THE REQUEST:
Copy out each line of the material below that holds the string "materials".
Begin GIVEN DATA
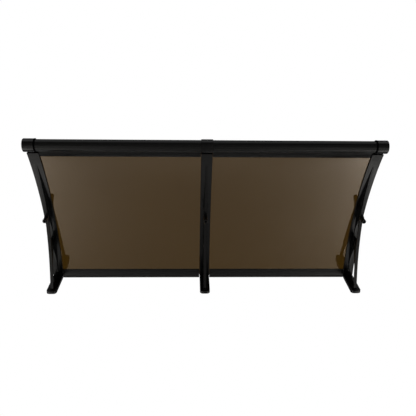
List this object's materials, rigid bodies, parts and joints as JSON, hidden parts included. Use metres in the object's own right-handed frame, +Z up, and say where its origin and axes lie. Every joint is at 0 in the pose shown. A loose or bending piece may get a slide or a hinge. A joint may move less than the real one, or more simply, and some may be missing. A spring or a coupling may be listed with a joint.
{
  "type": "door canopy",
  "caption": "Wall-mounted door canopy: curved brown tinted sheets on black arched wall brackets, with a round front rail, end caps and a flat rear rail.",
  "frame": {"origin": "on the back face of the centre bracket's wall plate, on its middle line, level with the underside of the sheets at the wall", "axes": "+X to the right for someone who faces the wall, +Y into the wall, +Z up; the canopy reaches out to -Y"},
  "size_m": [1.2, 0.6, 0.2155],
  "materials": {
    "moulded_plastic": "glossy black moulding",
    "coated_aluminium": "satin black coating on extruded aluminium",
    "tinted_sheet": "smooth brown tinted polycarbonate",
    "rubber": "matt black rubber",
    "plated_steel": "zinc plated"
  },
  "bodies": {
    "root": {"bracket_centre": "moulded_plastic", "bracket_left": "moulded_plastic", "bracket_right": "moulded_plastic", "centre_sleeve": "moulded_plastic", "clamp_strip_centre": "coated_aluminium", "clamp_strip_left": "coated_aluminium", "clamp_strip_right": "coated_aluminium", "end_cap_left": "moulded_plastic", "end_cap_right": "moulded_plastic", "front_rail_left": "coated_aluminium", "front_rail_right": "coated_aluminium", "rear_rail_left": "coated_aluminium", "rear_rail_right": "coated_aluminium", "rear_seal_left": "rubber", "rear_seal_right": "rubber", "sheet_left": "tinted_sheet", "sheet_right": "tinted_sheet", "strip_screw_centre_1": "plated_steel", "strip_screw_centre_2": "plated_steel", "strip_screw_centre_3": "plated_steel", "strip_screw_centre_4": "plated_steel", "strip_screw_centre_5": "plated_steel", "strip_screw_left_1": "plated_steel", "strip_screw_left_2": "plated_steel", "strip_screw_left_3": "plated_steel", "strip_screw_left_4": "plated_steel", "strip_screw_left_5": "plated_steel", "strip_screw_right_1": "plated_steel", "strip_screw_right_2": "plated_steel", "strip_screw_right_3": "plated_steel", "strip_screw_right_4": "plated_steel", "strip_screw_right_5": "plated_steel"}
  },
  "joints": []
}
End GIVEN DATA
THE RESULT:
List this object's materials, rigid bodies, parts and joints as JSON, hidden parts included. Use metres in the object's own right-handed frame, +Z up, and say where its origin and axes lie. Every joint is at 0 in the pose shown. A loose or bending piece may get a slide or a hinge. A joint may move less than the real one, or more simply, and some may be missing. A spring or a coupling may be listed with a joint.
  "materials": {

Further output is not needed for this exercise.